JS: (nodding) We really want to let the veggies shine and be the stars of the dishes. We want the end result to look simple, even if the process involved is multi-faceted. No dollops of lemon foam or fussy microgreens. And the menu will be more mutable, so that we don't waste produce. You have to ask yourself, what do I do with 5,000 pounds of cabbage? You can't have cabbage in four different dishes.

TDM: What made each of you interested in the culinary arts, growing up?

PK: I worked at a four-star restaurant in Breckenridge, Colo., doing prep work at 16. After that, I attended the Denver Art Institute, spent three years as a sous chef at an Italian restaurant, then executive saucier at the Fairmont for three years in Chicago. My first gig in Portland was with Serrato [in NW]. For nine months I was in Barbados working as a chef, familiarizing myself with Caribbean-style cooking. Now I've been at Meriwether's for five years.
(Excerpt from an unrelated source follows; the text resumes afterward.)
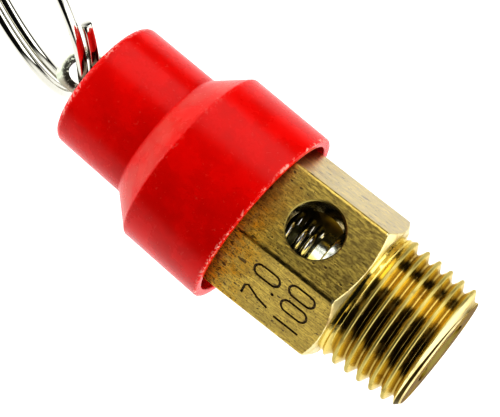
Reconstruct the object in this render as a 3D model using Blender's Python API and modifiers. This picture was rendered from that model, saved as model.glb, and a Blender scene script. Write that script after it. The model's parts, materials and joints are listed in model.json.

JS: I worked for 14 years in banquet halls in North Dakota to get out of going to church. Then, I was a busser/fry boy and sort of worked my way up from there. I worked in Minneapolis with Alex Roberts, who was nominated for a James Beard Award, and did catering for Bruce Springsteen, Metallica, and the Radio City Rockettes. When I moved to Portland I initially applied for a busser position at Meriwether's, but Joe [Joe Holdgrafer, manager at the time] passed along my resume and I started cooking instead.

TDM: Congratulations to you both; you've come a long way. Any personal goals, moving forward?

JS: To prove that we're worthy of complete autonomy with the menu. That's something we'll have to earn with time.